The Full Seed Moon Shines with Bright Jupiter, and Comets keep Coming!

Binocular Comets

There are more comets observable in binoculars and low power telescopes, although the brightening moon will wash them out a bit early in the week. Expect the comets to appear as faint greenish blobs (quite different from a star). If they develop a tail, it will point roughly away from the Sun. By the way, the comets with C/ in their names are one-time- only visitors. The ones with P/ are periodic, returning regularly every few years, and dropping the debris that produces meteor showers.

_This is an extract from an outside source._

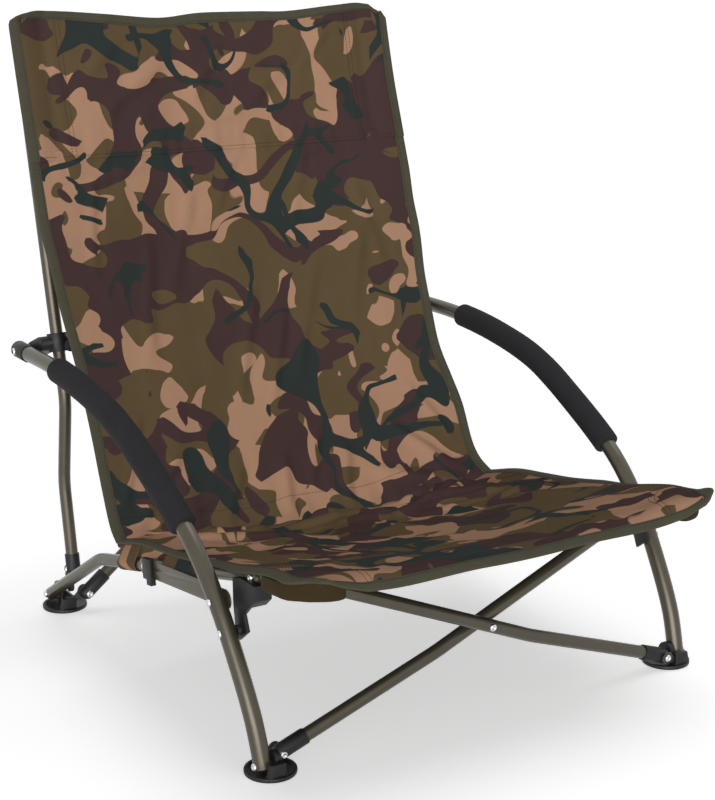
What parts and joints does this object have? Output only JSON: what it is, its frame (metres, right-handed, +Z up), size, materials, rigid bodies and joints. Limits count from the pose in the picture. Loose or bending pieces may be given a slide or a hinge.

As the week unfolds, Comet 41P/Tuttle-Giacobini- Kresak drops towards the prominent stars that mark the head of Draco (the Dragon). Image via Star Walk 2 app.

The Moon and Planets

The April full moon, known as the Full Seed Moon, Pink Moon, Sprouting Grass Moon, Egg Moon, or Fish Moon, occurs in the wee hours of Tuesday morning, so it will look full on both Monday and Tuesday night. It rises around sunset and sets around sunrise. This is the only night in the month when the moon is in the sky all night long. The rest of the month, the moon spends at least some time in the daytime sky. After Tuesday, the moon wanes and rises later.

On Monday, April 10, Jupiter, the full moon, and the bright star Spica will rise together in the eastern sky about 7:30 pm local time. Image via Star Walk 2 app.
The Great Red Spot is visible for about three hours centred on Mon, Apr 10 at 12:20 am, Wed, Apr 12 at 9:45 pm and Fri, Apr 14 at 11:35 pm. Image via Solar Walk 2 app.